Est-ce que les Salons tournés vers la vente ont plus de chance de survivre?
Cela dépend, c’est aussi une question de tradition. Le Salon de Bruxelles, par exemple, lance vraiment les ventes de véhicules, on parle de 50% des ventes annuelles aux personnes privées qui se font durant cette période. Ce sont des infrastructures beaucoup plus légères, mais qui ne sont pas moins intéressantes. Genève a plutôt ambition d’être vitrine de l’industrie et de la mobilité. Ce sera aux marques de choisir si elles veulent toujours ce genre de plateforme, ou si elles préfèrent se tourner vers des shows orientés vers la vente.
Certaines marques absentes auraient des nouveautés à présenter. Cela vous fâche-t-il?
Les absents ont toujours tort. Cependant, on ne peut pas en vouloir à des groupes qui perdent de l’argent et qui investissent des sommes énormes dans la transformation de l’industrie et de leur outil de production. On ne peut pas leur en vouloir de choisir les canaux qui leur semblent les plus pertinents pour leur promotion.
Qu’en est-il de votre succession?
Le Conseil de fondation du Salon de Genève est à bout touchant du processus de sélection, il y a quelques candidats encore en lice. Cela sera communiqué en temps et en heure.
Nous avions su très à l’avance que vous reprendriez la succession de M. Hefti. Là, à quelques semaines du Salon, on ne connaît toujours pas votre successeur.
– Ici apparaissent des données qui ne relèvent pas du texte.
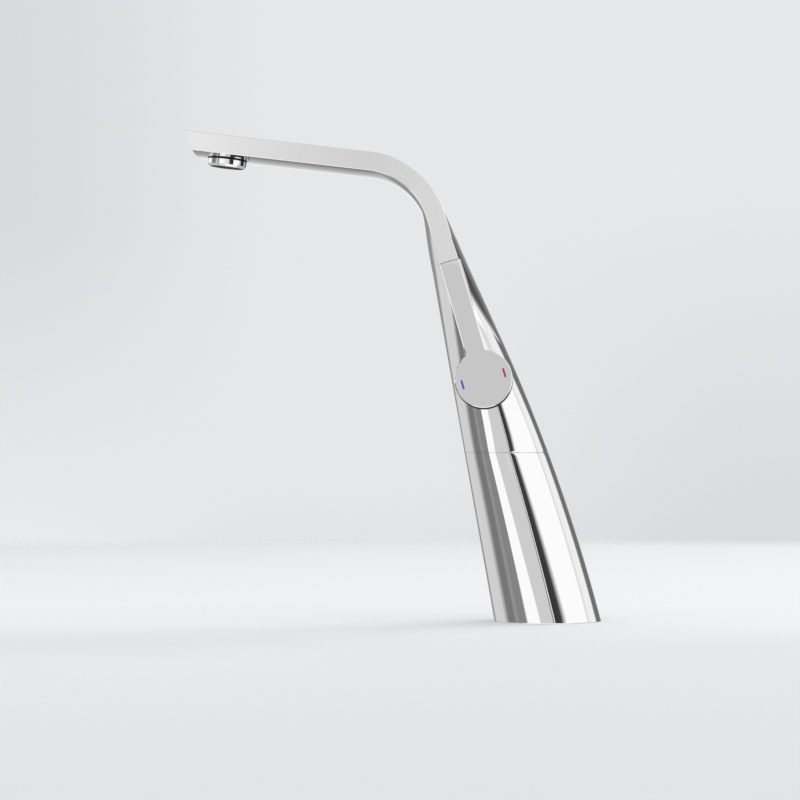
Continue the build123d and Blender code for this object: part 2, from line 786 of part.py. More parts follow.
insert_radius = aerator_thread_radius - aerator_wall - running_gap
with BuildPart() as aerator_insert:
    with BuildSketch(aerator_plane.offset(-aerator_thread_length)):
        Circle(insert_radius)
        Circle(insert_radius - aerator_wall, mode=Mode.SUBTRACT)
        Circle(insert_core_radius)
        with PolarLocations(0, insert_ribs):
            with Locations(((insert_core_radius + insert_radius - aerator_wall) / 2, 0)):
                Rectangle(insert_radius - insert_core_radius, insert_rib_width)
    extrude(amount=aerator_thread_length + screen_top)
write(aerator_insert.part, "aerator_insert")

with BuildPart() as aerator_screen:
    with BuildSketch(aerator_plane.offset(screen_top)) as grid:
        Circle(screen_radius)
        with HexLocations(screen_pitch / 2, screen_cells, screen_cells) as cells:
            places = [spot.position for spot in cells.locations]
        with Locations([p for p in places if p.length < screen_radius - screen_rim]):
            RegularPolygon(screen_cell / 2, 6, mode=Mode.SUBTRACT)
    extrude(amount=screen_thickness)
write(aerator_screen.part, "aerator_screen")

with BuildPart() as aerator_gasket:
    with BuildSketch(aerator_plane.offset(-seat_depth)):
        Circle(aerator_thread_radius)
        Circle(aerator_throat_radius, mode=Mode.SUBTRACT)
    extrude(amount=aerator_gasket_thickness)
write(aerator_gasket.part, "aerator_gasket")
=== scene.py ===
import math

import bmesh
import bpy
import numpy as np
from bpy.props import FloatProperty, FloatVectorProperty, PointerProperty
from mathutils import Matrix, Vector


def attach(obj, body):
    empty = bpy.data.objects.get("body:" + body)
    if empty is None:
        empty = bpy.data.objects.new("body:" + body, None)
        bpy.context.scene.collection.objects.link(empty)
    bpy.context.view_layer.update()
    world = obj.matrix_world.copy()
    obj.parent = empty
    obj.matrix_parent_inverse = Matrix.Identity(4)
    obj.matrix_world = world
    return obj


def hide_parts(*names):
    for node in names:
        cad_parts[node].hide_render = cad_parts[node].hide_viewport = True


bl_info = {
    "name": "Basin Mixer Tap",
    "version": (1, 0, 0),
    "blender": (4, 0, 0),
    "location": "3D View > Sidebar > Tap",
    "description": "Dresses a side-lever basin mixer with a wide bent blade spout",
    "category": "Object",
}

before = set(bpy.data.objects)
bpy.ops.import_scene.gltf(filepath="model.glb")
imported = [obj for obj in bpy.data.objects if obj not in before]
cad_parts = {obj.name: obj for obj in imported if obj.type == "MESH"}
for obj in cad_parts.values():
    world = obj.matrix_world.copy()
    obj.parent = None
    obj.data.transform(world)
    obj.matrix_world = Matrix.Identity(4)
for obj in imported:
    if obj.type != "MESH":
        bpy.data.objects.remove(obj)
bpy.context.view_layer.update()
MM = 0.001

# Small sizes of the body and spout in millimetres that a user would leave alone.
AERATOR_SETBACK = 28.8
BAND_ROOT = 8.0
HORN_BLEND = 14.0
HORN_TUCK = 0.3
TILT_START = 190.0
TILT_RUN = 50.0
TIP_BEVEL = 0.4
TIP_LEAN_RUN = 30.0
TIP_TRIM = 0.15

# Ratios of the same shapes: the horn's flare for each millimetre below its top, the
# power with which the lower body's narrowing fades, how close an extra ring lies to
# an edge of the seam, the widest bevel in a flat side and the rings in an end cap.
HORN_FADE = 0.146
HORN_EASE = 6
EDGE_SHARE = 0.2
BEVEL_SHARE = 0.3
CAP_SHARES = (0.66, 0.33)

# The lower body's inside in millimetres, from the seam down.
SEAM_LIP = 1.3
POST_HOLE_RADIUS = 16.05
WEB_DEPTH = 16.4
TAPER_TOP = 30.0
LEDGE_RADIUS = 27.25
PLATE_SEAT_RADIUS = 31.25
PLATE_SEAT_TOP = 12.0
GASKET_SEAT_RADIUS = 34.65
GASKET_SEAT_TOP = 2.0

# Turned profiles as (radius, distance along the axis) in millimetres.
CARTRIDGE_POCKET = [(15.85, 40), (15.85, -13), (14.05, -13), (14.05, -20), (12.55, -20), (12.55, -40)]
POST_SEAT = [(18.05, 80), (18.05, 119.3), (14.55, 119.3), (14.55, 135)]
AERATOR_BORE = [(13.7, 20), (13.7, -0.6), (12.05, -0.6), (12.05, -4.8), (9.5, -4.8), (9.5, -6.4)]
# The aerator's lip is painted shade: a black rubber ring that stands in for the shadow in the gap round the
# aerator.
AERATOR_SHADOW_LIP = [(13.03, -0.3), (13.45, -0.3), (13.55, 0.3), (13.35, 0.65), (13.03, 0.65)]

# The collar round the cartridge in millimetres.
COLLAR_HOLE_RADIUS = 14.05
COLLAR_START = -13.0
COLLAR_END = -24.0
COLLAR_BEVEL = 0.3

# The recess for the lever in millimetres, and the shares of its radius that have rings.
RECESS_PLAY = 0.5
RECESS_TOP = 60.0
RECESS_RINGS = (0.25, 0.5, 0.75, 1.0)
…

Pourquoi?
M. Hefti a pris sa décision de partir à la mi-2018. Moi, ma décision de m’en aller a été prise en octobre 2019. Le Conseil de fondation a besoin de temps pour se retourner et effectuer un processus de sélection.
Vous n’avez aucun regret de partir si tôt?
Non. Lorsqu’on m’a demandé de reprendre ce poste, j’ai saisi la chance. Je ne retrouverai certainement jamais le côté passionnant qu’il y a à Genève. De l’autre côté, il y a des aspects privés qui entrent en jeu; il faut mettre tout ça dans la balance. J’ai pris la décision de partir, je la regretterai peut-être plus tard, même si ce n’est pas mon habitude.
Le GIMS a-t-il toujours la capacité de rester le seul Salon européen?
Nous avons parlé avec les autres organisateurs des Salons: on sait que le gâteau n’est plus assez grand aujourd’hui pour permettre à deux Salons annuels de survivre. Les marques devront faire le choix. Nous, de notre côté, avons fait le travail nécessaire pour montrer qu’il y a de nouveaux concepts, de nouvelles idées et poser une base pour l’avenir.